Nevertheless, I am not an data protection expert. I also might want to "over-fullfill" the GDPR, but as IP addresses need to be considered as personal data, I feel the need to somehow have control over this data. Limiting the storage duration and/or remove this data on request, seem to me like a requirement to be fully GDPR compliant. Is it planned to make this possible?
@frgilb To my knowledge, we are compliant on that front insomuch that you are able to delete your account in order to remove consent. The process to remove your content in addition to your account would require an administrative step, but this is perfectly fine and in accordance with GDPR. An administrator removing your account and content will remove the IP addresses associated with your account and posts (as the posts themselves are scrubbed from the database).
@julian I still have some doubts, but I need to dig deeper into this topic . I will export the database of my forum and check what is stored there and do some code reading in the nodebb sources. I will come back to you, if I still have concerns after that.
Hey, i would also like to disable (or anonymize) ip storage and delete already logged ip's in my database. If you find the place in the source code/database where they get stored, it would be great if you let me know Unfortunately I don't have a lot of experience with mongodb and couldn't find anything yet.
@julian I inspected my database export as well as the source code in github. I found a couple of occurences where IP addresses are stored into the database. According to many articles (e.g. https://www.ctrl.blog/entry/gdpr-web-server-logs) this is critical and should be minimized. I can not judge if this is compliant to the GDPR or not. Maybe only a lawyer can finally clarify, but I would like to avoid any kind trouble and reduce the risk for my forum.

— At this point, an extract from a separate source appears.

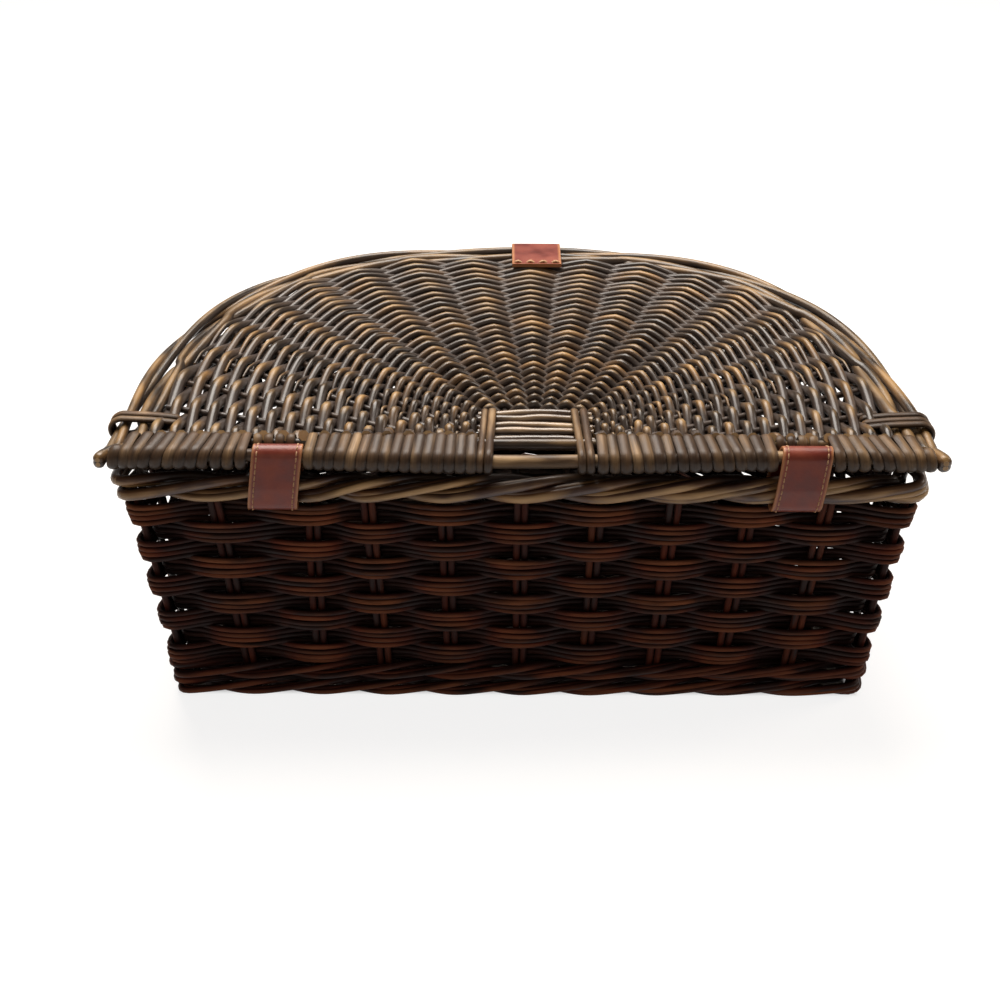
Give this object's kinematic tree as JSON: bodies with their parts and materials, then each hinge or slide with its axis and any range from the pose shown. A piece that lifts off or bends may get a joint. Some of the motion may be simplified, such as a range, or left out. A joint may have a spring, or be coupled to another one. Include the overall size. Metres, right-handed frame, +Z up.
{
  "type": "picnic basket",
  "caption": "Half-moon woven willow picnic basket with a fan-woven lid on leather hinge straps and a leather closing strap over a brass turn button.",
  "frame": {"origin": "middle of the overall box, on the surface the basket stands on", "axes": "+Z up, +X along the straight hinge side, +Y from the hinge side to the curved side with the closing strap"},
  "size_m": [0.462, 0.3182, 0.1732],
  "materials": {
    "lid_willow": "brown-stained willow rods under gloss varnish, worn to tan on the crests",
    "wall_willow": "dark red-brown stained willow rods under varnish",
    "base_willow": "dark brown stained willow sticks and strips",
    "strap_leather": "smooth red-brown leather with cut edges and tan stitching",
    "latch_brass": "satin stamped brass"
  },
  "bodies": {
    "basket": {"base_foot_ring": "base_willow", "base_sticks": "base_willow", "base_weave": "base_willow", "foot_wale_lower": "wall_willow", "foot_wale_upper": "wall_willow", "hinge_strap_left": "strap_leather", "hinge_strap_right": "strap_leather", "latch_plate": "latch_brass", "latch_screws": "latch_brass", "top_border": "wall_willow", "wall_row_1": "wall_willow", "wall_row_2": "wall_willow", "wall_row_3": "wall_willow", "wall_row_4": "wall_willow", "wall_row_5": "wall_willow", "wall_row_6": "wall_willow", "wall_row_7": "wall_willow", "wall_row_8": "wall_willow", "wall_row_9": "wall_willow", "wall_stakes": "wall_willow"},
    "lid": {"lid_back_rod": "lid_willow", "lid_bar_wrap_far_left": "lid_willow", "lid_bar_wrap_far_right": "lid_willow", "lid_bar_wrap_left": "lid_willow", "lid_bar_wrap_right": "lid_willow", "lid_block_lashings": "lid_willow", "lid_block_rods": "lid_willow", "lid_bow_inner": "lid_willow", "lid_bow_middle": "lid_willow", "lid_bow_outer": "lid_willow", "lid_corner_binding_left": "lid_willow", "lid_corner_binding_right": "lid_willow", "lid_front_bar": "lid_willow", "lid_row_01": "lid_willow", "lid_row_02": "lid_willow", "lid_row_03": "lid_willow", "lid_row_04": "lid_willow", "lid_row_05": "lid_willow", "lid_row_06": "lid_willow", "lid_row_07": "lid_willow", "lid_row_08": "lid_willow", "lid_row_09": "lid_willow", "lid_row_10": "lid_willow", "lid_row_11": "lid_willow", "lid_row_12": "lid_willow", "lid_row_13": "lid_willow", "lid_row_14": "lid_willow", "lid_row_15": "lid_willow", "lid_row_16": "lid_willow", "lid_spokes": "lid_willow", "strap_tab": "strap_leather"},
    "strap": {"closing_strap": "strap_leather"},
    "button": {"turn_button": "latch_brass"}
  },
  "joints": [
    {"name": "lid_hinge", "type": "hinge", "parent": "basket", "child": "lid", "pos_m": [0, -0.1496, 0.164], "axis": [1, 0, 0], "range_deg": [0, 180]},
    {"name": "strap_flip", "type": "hinge", "parent": "lid", "child": "strap", "pos_m": [0.013, 0.15775, 0.15645], "axis": [1, 0, 0], "range_deg": [-7.5, 150]},
    {"name": "button_turn", "type": "hinge", "parent": "basket", "child": "button", "pos_m": [0.013, 0.14456, 0.0997], "axis": [0, 1, 0], "range_deg": [0, 90]}
  ]
}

My analysis might not be right. Please correct me, if my view and understanding of the source code is not correct!
IP Address of visitors is recorded to calculate the total Visitor Count
IP address is stored in:
IP Address of registered users is logged on each Login
IP address is stored in:
Only on user deletion in https://github.com/NodeBB/NodeBB/blob/12337302a7e746e36cd4fb5bd0e48fbb3707fae6/src/user/delete.js#L206
IP Address is stored on events.log() call
IP address is stored in:
many lcode locations
Admin panel Event History
From Admin panel
Out of above IP address usage, the first seem to me as most critical regarding GDPR compliance, as the IP address of visitors is stored forever without consensus. The purpose (counting unique visitors) from my perspective does not justify the storage. As a solution, a hash function could be applied to the IP address and the hash is stored in the database. With this you can still calculate the unique visitors, while not storing the IP address for visitors at all.

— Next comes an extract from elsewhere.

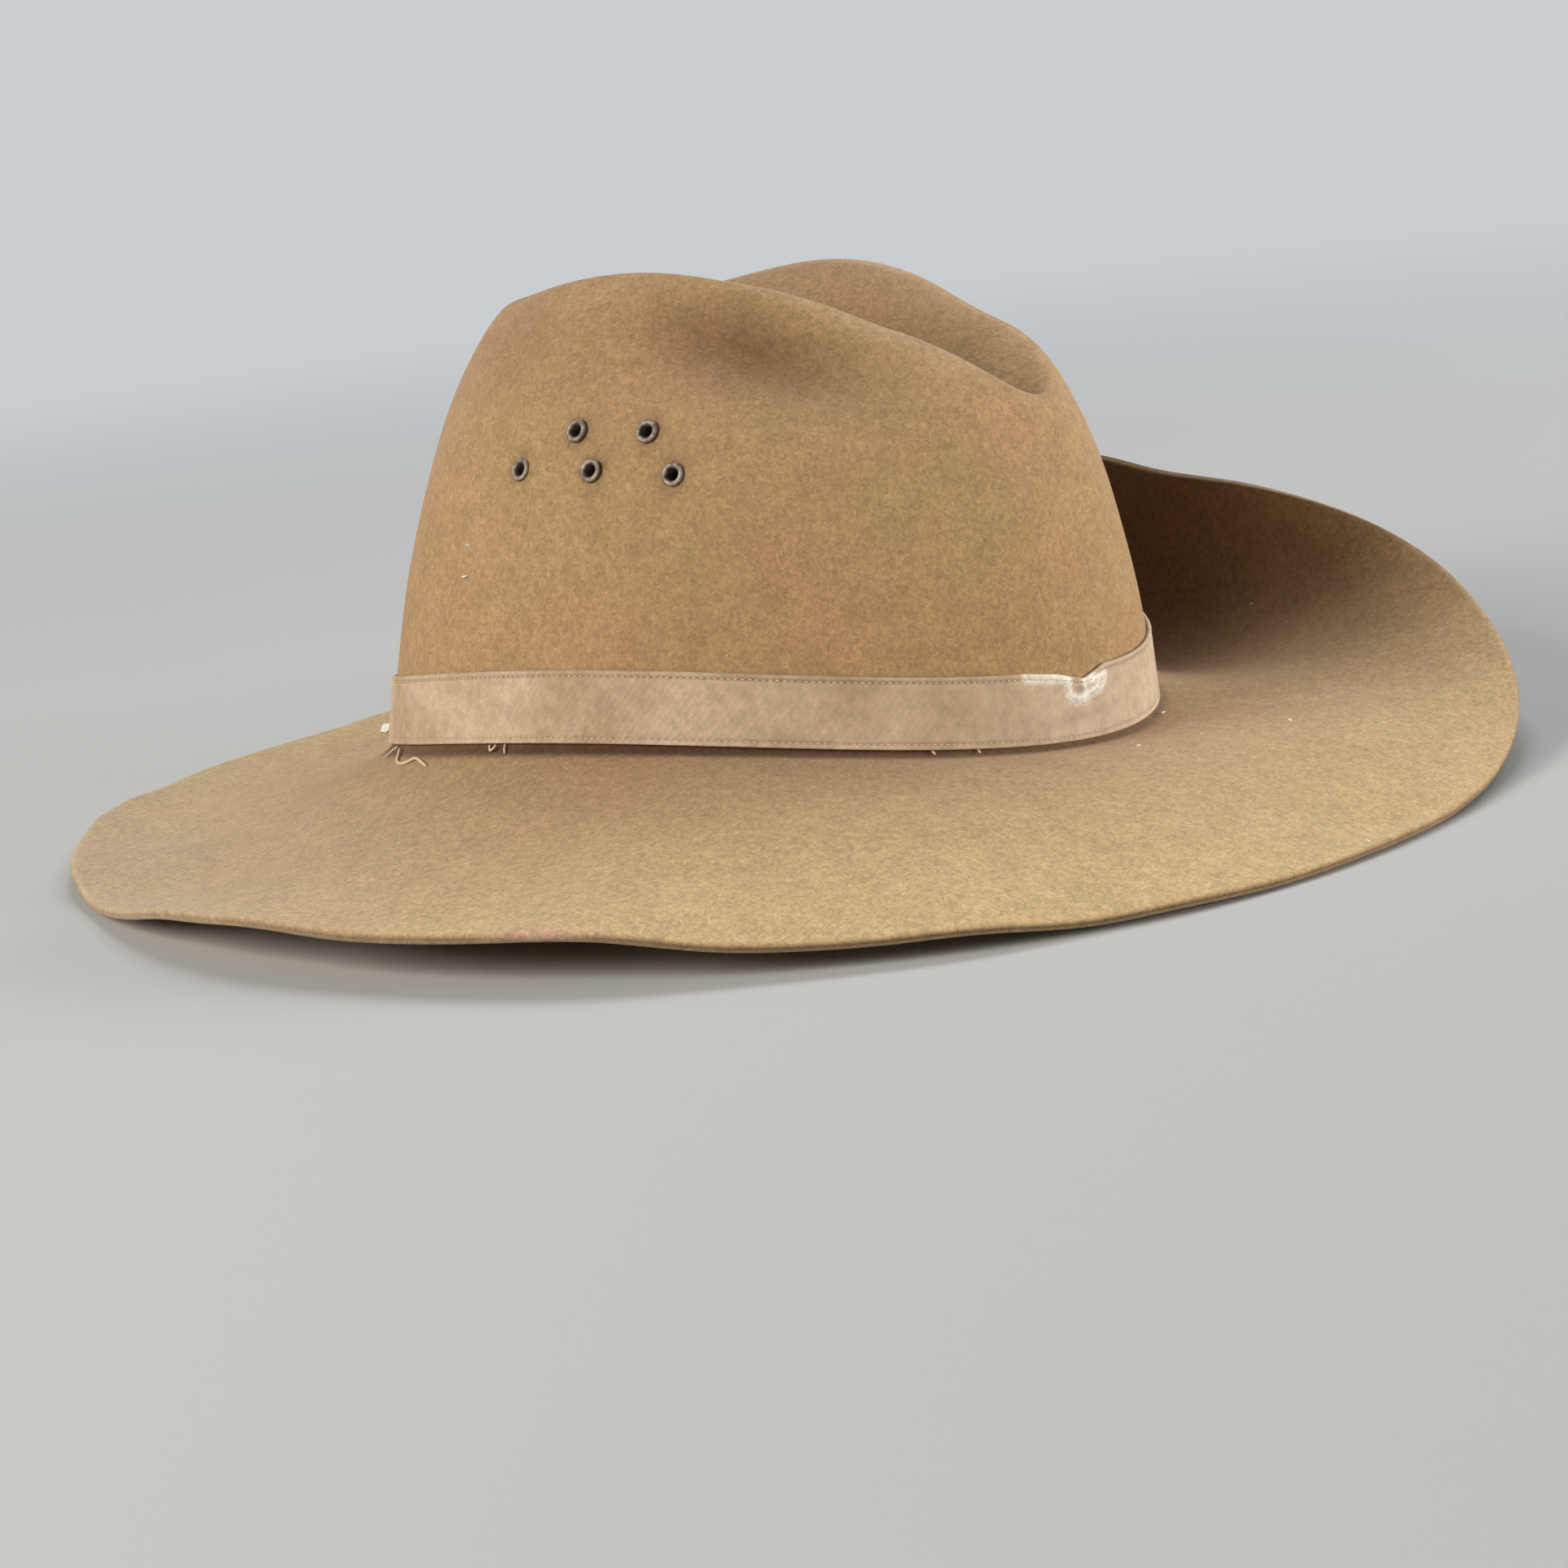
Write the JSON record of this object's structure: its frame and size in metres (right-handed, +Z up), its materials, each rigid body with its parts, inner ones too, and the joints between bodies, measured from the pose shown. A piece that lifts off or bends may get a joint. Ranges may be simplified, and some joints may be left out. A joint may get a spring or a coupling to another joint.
{
  "type": "slouch hat",
  "caption": "Felt slouch hat with a creased crown, cloth band, side vent eyelets and a soft wide brim turned up on the left.",
  "frame": {"origin": "on the surface the hat rests on, under the middle of its box", "axes": "+X to the wearer's front, +Y to the wearer's left, +Z up"},
  "size_m": [0.3704, 0.3144, 0.1351],
  "materials": {
    "fur_felt": "napped fur felt",
    "cotton_tape": "woven cotton tape",
    "eyelet_metal": "dull aged plating"
  },
  "bodies": {
    "root": {"felt_body": "fur_felt", "hat_band": "cotton_tape", "vent_eyelet_1": "eyelet_metal", "vent_eyelet_2": "eyelet_metal", "vent_eyelet_3": "eyelet_metal", "vent_eyelet_4": "eyelet_metal", "vent_eyelet_5": "eyelet_metal"}
  },
  "joints": []
}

The two other usages can justified to some extend, but from my understanding the storage duration should be limited to appropriate time which depends on the purpose. The current policy to delete on request only, does not look compliant to me. I propose to introduce a mechanism, which deletes the login IP addresses as well a the event log after a certain period of time, configurable via ACP.
What do you think?
As a solution, a hash function could be applied to the IP address and the hash is stored in the database. With this you can still calculate the unique visitors, while not storing the IP address for visitors at all.

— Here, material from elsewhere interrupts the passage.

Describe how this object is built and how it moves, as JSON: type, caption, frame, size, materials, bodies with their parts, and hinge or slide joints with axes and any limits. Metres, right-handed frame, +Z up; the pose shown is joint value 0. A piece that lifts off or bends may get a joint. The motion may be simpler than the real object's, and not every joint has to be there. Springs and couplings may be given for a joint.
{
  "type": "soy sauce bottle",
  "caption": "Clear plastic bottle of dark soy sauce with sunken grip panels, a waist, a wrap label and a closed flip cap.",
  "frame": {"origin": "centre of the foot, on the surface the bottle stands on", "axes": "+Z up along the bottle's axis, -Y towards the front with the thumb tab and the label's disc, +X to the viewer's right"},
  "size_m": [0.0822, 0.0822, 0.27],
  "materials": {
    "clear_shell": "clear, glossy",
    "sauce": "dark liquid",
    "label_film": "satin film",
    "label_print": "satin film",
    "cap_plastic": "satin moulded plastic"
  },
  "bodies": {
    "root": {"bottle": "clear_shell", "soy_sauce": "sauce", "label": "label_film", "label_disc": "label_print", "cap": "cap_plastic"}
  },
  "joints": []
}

While investigating this issue, in particular, I want to point out that the above strategy is not secure, as only constitutes a minor roadblock for a determined individual.
Assuming the IP addresses are hashed via md5, one could generate all of the hashes for every single IP address in short order to create a lookup table, thus invalidating the hashing altogether.
We could of course, add a salt, but as NodeBB is open-source, such a methodology is pointless as the...
As I am writing this, I realise that we could append the NodeBB secret (defined in
config.jsonas the salt), and that would be theoretically cryptographically secure.
Juan G. last edited by Juan G.
A website operator can store certain personal data relating to visitors of the site if it helps to identify the visitor and also to protect itself against cyber attacks, the EU's top court ruled on Thursday.
(Websites can store IP Addresses, rules European Union Court, 20 Oct. 2016)
On GDPR (General Data Protection Regulation 2016/679):
It was adopted on 14 April 2016, and after a two-year transition period, became enforceable on 25 May 2018.
Here are some additional clauses (thanks @Jay-Moonah for looking into this earlier this week):
“Processing shall be lawful only if and to the extent that at least one of the following applies: […] (f) processing is necessary for the purposes of the legitimate interests pursued by the controller or by a third party, except where such interests are overridden by the interests or fundamental rights and freedoms of the data subject which require protection of personal data, in particular where the data subject is a child.”
-- Article 6, Paragraph 1, Point F
“The processing of personal data to the extent strictly necessary and proportionate for the purposes of ensuring network and information security, i.e. the ability of a network or an information system to resist, at a given level of confidence, accidental events or unlawful or malicious actions that compromise the availability, authenticity, integrity and confidentiality of stored or transmitted personal data, and the security of the related services offered by, or accessible via, those networks and systems, […] by providers of electronic communications networks and services and by providers of security technologies and services, constitutes a legitimate interest of the data controller concerned. This could, for example, include preventing unauthorised access to electronic communications networks and malicious code distribution and stopping ‘denial of service’ attacks and damage to computer and electronic communication systems.”
-- Recital 49 (excerpt)
That said, where IP address is used in a fashion that isn't exposed to anyone of significance (regular users or admins), then I see no reason to utilise the IP, keep it for any lengthy period of time, or at least secure it properly.
To that end, please see gh#6539 (attached) to see how I've addressed the first point.
I would argue that the storage of IP addresses per user (via
User.logIP()) is required in order to prevent unauthorized access or cyber-attacks, although I use that term fairly loosely. I've identified the following use cases:
- Admin approval for registration (if an IP is already associated with a uid) -- useful for combating sockpuppetry
- Get similar uids during admin approval stage -- again, sockpuppetry-mitigation
- Search by IP -- used by moderators to find existing sockpuppets.
With GDPR consent required for all users, this is no longer an issue as they would be consenting to their storage of IP addresses for this purpose, and we do delete on user deletion, so this satisfies the "Right to be Forgotten".